------ DATA EXCERPTS
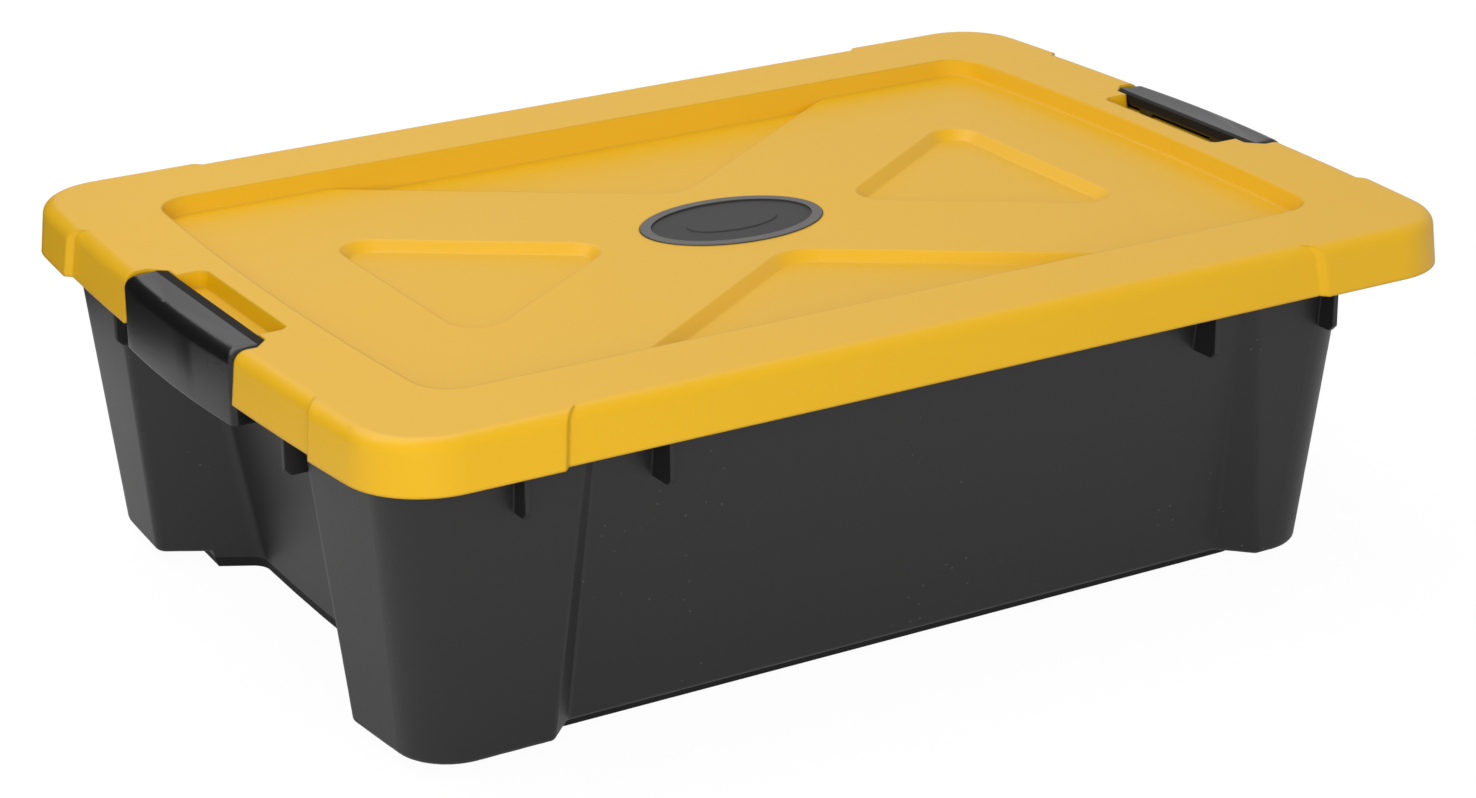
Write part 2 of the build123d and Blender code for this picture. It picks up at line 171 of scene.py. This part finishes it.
surround_light = 0.45
surround_seen = 1.0
surround_reflected = 0.5
world = bpy.data.worlds.new("surround")
bpy.context.scene.world = world
shade = bare_shade(world)
seen = shade.node("LightPath", out="Is Camera Ray")
reflected = shade.node("LightPath", out="Is Glossy Ray")
through = shade.node("LightPath", out="Is Transmission Ray")
soft = shade.node("Background", inputs={"Color": white, "Strength": surround_light})
bright = shade.node("Background", inputs={"Color": white, "Strength": surround_seen})
(seen + reflected * surround_reflected + through).cover(soft, bright).finish("OutputWorld")


def lamp(name, place, size, power, glint=True):
    """A flat lamp that faces the box. Without a glint no surface mirrors it."""
    data = bpy.data.lights.new(name, "AREA")
    data.shape = "RECTANGLE"
    data.size, data.size_y = size
    data.energy = power
    made = bpy.data.objects.new(name, data)
    made.location = place
    made.visible_glossy = glint
    made.rotation_euler = (lamp_aim - Vector(place)).to_track_quat("-Z", "Y").to_euler()
    bpy.context.scene.collection.objects.link(made)


lamp_aim = Vector((0, 0, 0.1))
lamp("overhead", place=(-0.35, 0.7, 1.9), size=(2.4, 1.6), power=21)
lamp("front", place=(-1.3, -2.2, 1.0), size=(1.3, 1.0), power=39, glint=False)

card_black = (0.024, 0.024, 0.024, 1)
card_width = 0.72
card_height = 0.54
card_place = (-0.52, 0.30, 0.29)
card_turn = Matrix.Rotation(math.radians(30), 3, "Z")
upright_turn = Matrix.Rotation(math.radians(90), 3, "X")
card_paint, shade = new_material("card paint")
shade.node("BsdfDiffuse", inputs={"Color": card_black}).finish()
half_metre = 0.5
card_mesh = bmesh.new()
bmesh.ops.create_grid(card_mesh, x_segments=1, y_segments=1, size=half_metre)
bmesh.ops.scale(card_mesh, vec=(card_width, card_height, 1), verts=card_mesh.verts)
bmesh.ops.rotate(card_mesh, matrix=upright_turn, verts=card_mesh.verts)
bmesh.ops.rotate(card_mesh, matrix=card_turn, verts=card_mesh.verts)
bmesh.ops.translate(card_mesh, vec=card_place, verts=card_mesh.verts)
card = stage_piece("dark_card", card_mesh, card_paint)
card.visible_camera = False
card.visible_diffuse = False
card.visible_shadow = False


# The tub: one moulding in charcoal black polypropylene, with a fine matt grain
# and the faint pale specks and rubs of handling. Its foot below the long sides
# has painted shade: below a low height its colour is darker and duller.
pore_scale = 900.0
pore_depth = 0.0004
drift_scale = 7.0
drift_in_roughness = 0.12
speck_scale = 170.0
rub_scale = 19.0
sunk_fade = 0.0003
sunk_dulling = 0.35


def moulded_plastic(shade, dark, light, speck, specks, grain, roughness, edge, sunk=None):
    """Plastic as it leaves the mould, with colours that drift from dark to light.
    Edges shade as if they were round. What lies below a height, given with its
    tone as sunk, is darker and duller; on the tub's foot that is painted shade."""
    place = shade.node("TexCoord", out="Object")
    drift = shade.node("TexNoise", inputs={"Vector": place, "Scale": drift_scale, "Detail": 3.0})
    pores = shade.node("TexNoise", inputs={"Vector": place, "Scale": pore_scale, "Detail": 2.0})
    dust = shade.node("TexVoronoi", inputs={"Vector": place, "Scale": speck_scale})
    rubs = shade.node("TexNoise", inputs={"Vector": place, "Scale": rub_scale, "Detail": 4.0})
    spots = (1 - dust.above(edge=0.08, width=0.06)) * rubs.above(edge=0.57, width=0.08) * specks
    colour = spots.tint(drift.tint(dark, light), speck)
    dullness = roughness + (drift - 0.5) * drift_in_roughness
    if sunk:
        level, tone = sunk
        deep = 1 - shade.node("SeparateXYZ", inputs={0: place}, out="Z").above(level, sunk_fade)
        colour = deep.tint(colour, tone)
        dullness = dullness + deep * sunk_dulling
    round_edge = shade.node("Bevel", {"samples": 6}, {"Radius": edge})
    skin = shade.node("Bump", inputs={
        "Strength": grain,
        "Distance": pore_depth,
        "Height": pores,
        "Normal": round_edge,
    })
    return shade.node("BsdfPrincipled", inputs={"Base Color": colour, "Roughness": dullness, "Normal": skin})


def dress(node_name, material):
    """Gives a CAD node, which is shown as it is, its material."""
    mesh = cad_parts[node_name].data
    mesh.materials.clear()
    mesh.materials.append(material)


# Painted shade: below this height the tub's foot is coloured darker and duller.
foot_height = 0.0052
foot_painted_shade = (0.0025, 0.0025, 0.0025)
tub_black, shade = new_material("charcoal tub plastic")
moulded_plastic(
    shade,
    dark=(0.0100, 0.0098, 0.0098),
    light=(0.0125, 0.0122, 0.0122),
    speck=(0.16, 0.16, 0.16),
    specks=0.35,
    grain=0.25,
    roughness=0.42,
    edge=0.0012,
    sunk=(foot_height, foot_painted_shade),
).finish()
dress("tub", tub_black)


# The lid: one moulding in warm yellow polypropylene with a satin grain. It lies
# on the tub's rim, and the two latches hold its ends down.
lid_yellow, shade = new_material("yellow lid plastic")
moulded_plastic(
    shade,
    dark=(0.75, 0.418, 0.001),
    light=(0.78, 0.438, 0.002),
    speck=(0.55, 0.36, 0.08),
    specks=0.25,
    grain=0.18,
    roughness=0.42,
    edge=0.0022,
).finish()
dress("lid", lid_yellow)


# The latches: hollow mouldings in glossier black, which swing on pins moulded
# on their cheeks. The flange that holds the lid down dips a little, and rises
# again to a square edge where fingers pull the latch open. That edge is painted
# dark and without sheen, a painted shade.
flange_start = 0.296
flange_dip = 0.283
flange_edge = 0.2785
# Painted shade: a flat dark colour that hides the sheen on the flange's square edge.
painted_shade_black = (0.019, 0.018, 0.017, 1)
painted_shade_share = 0.85
painted_shade_above = 0.1725
fade_up = 0.0008
fade_across = 0.0005
latch_black, shade = new_material("black latch plastic")
glossy = moulded_plastic(
    shade,
    dark=(0.006, 0.006, 0.006),
    light=(0.008, 0.008, 0.008),
    speck=(0.1, 0.1, 0.1),
    specks=0.15,
    grain=0.08,
    roughness=0.26,
    edge=0.0012,
)
place = shade.node("TexCoord", out="Object")
reach = abs(shade.node("SeparateXYZ", inputs={0: place}, out="X"))
height = shade.node("SeparateXYZ", inputs={0: place}, out="Z")
painted_shade_mask = (1 - reach.above(flange_dip, fade_across)) * height.above(painted_shade_above, fade_up)
painted_shade_surface = shade.node("BsdfDiffuse", inputs={"Color": painted_shade_black})
(painted_shade_mask * painted_shade_share).cover(glossy, painted_shade_surface).finish()

lid_top = 0.177
reshaped_above = 0.1729
dip_depth = 0.0011
bevel_depth = 0.0035
end_fade = 0.015
weld = 0.000002
crease = math.radians(30)


def square_flange(shell):
    """Lets the flange dip, less and less towards its two ends, and lifts its
    bevel to a square edge. Its reach is taken from the middle of the box."""
    flange_half = max(abs(vert.co.y) for vert in shell.verts)
    for vert in shell.verts:
        reach = abs(vert.co.x)
        if vert.co.z > reshaped_above and reach < flange_start:
            dip = dip_depth * min(1, (flange_half - abs(vert.co.y)) / end_fade)
            if reach > flange_dip:
                vert.co.z -= dip * (flange_start - reach) / (flange_start - flange_dip)
            else:
                rise = (flange_dip - reach) / (flange_dip - flange_edge)
                vert.co.z += rise * (bevel_depth + dip) - dip
            vert.co.z = min(vert.co.z, lid_top)


for side in ("left", "right"):
    shell = bmesh.new()
    shell.from_mesh(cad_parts["latch_" + side].data)
    bmesh.ops.remove_doubles(shell, verts=shell.verts, dist=weld)
    square_flange(shell)
    shell.normal_update()
    for face in shell.faces:
        face.smooth = True
    for edge in shell.edges:
        edge.smooth = edge.calc_face_angle(0) < crease
    latch_data = bpy.data.meshes.new("latch_shell_" + side)
    shell.to_mesh(latch_data)
    shell.free()
    latch_data.materials.append(latch_black)
    latch = bpy.data.objects.new("latch_shell_" + side, latch_data)
    bpy.context.scene.collection.objects.link(latch)
    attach(latch, "latch_" + side)
    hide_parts("latch_" + side)


# The badge: a dark grey oval moulding, set in the middle of the lid on two
# pegs. The field inside its ring lies lower and is darker.
below_ring = 0.0003
field_shade = (0.032, 0.032, 0.032)
ring_top = max(corner.co.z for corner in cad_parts["badge"].data.vertices)
badge_grey, shade = new_material("grey badge plastic")
moulded_plastic(
    shade,
    dark=(0.066, 0.064, 0.062),
    light=(0.076, 0.074, 0.072),
    speck=(0.15, 0.15, 0.15),
    specks=0.1,
    grain=0.15,
    roughness=0.40,
    edge=0.0005,
    sunk=(ring_top - below_ring, field_shade),
).finish()
dress("badge", badge_grey)
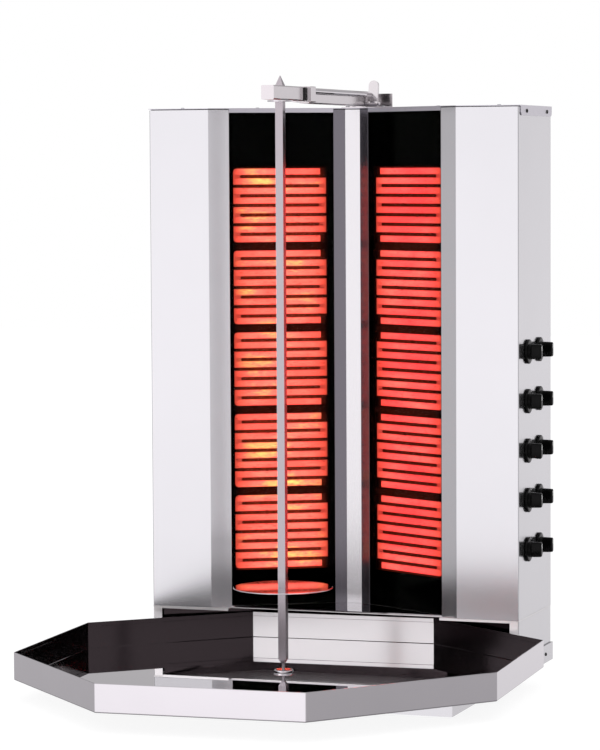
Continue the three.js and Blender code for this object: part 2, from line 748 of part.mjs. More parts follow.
------------
_WHAT YOU WILL DO:_ Scan the material and collect every line that contains "scene".

_SOLUTION BELOW:_
Write part 2 of the build123d and Blender code for this picture. It picks up at line 171 of scene.py. This part finishes it.
bpy.context.scene.world = world
    bpy.context.scene.collection.objects.link(made)
    bpy.context.scene.collection.objects.link(latch)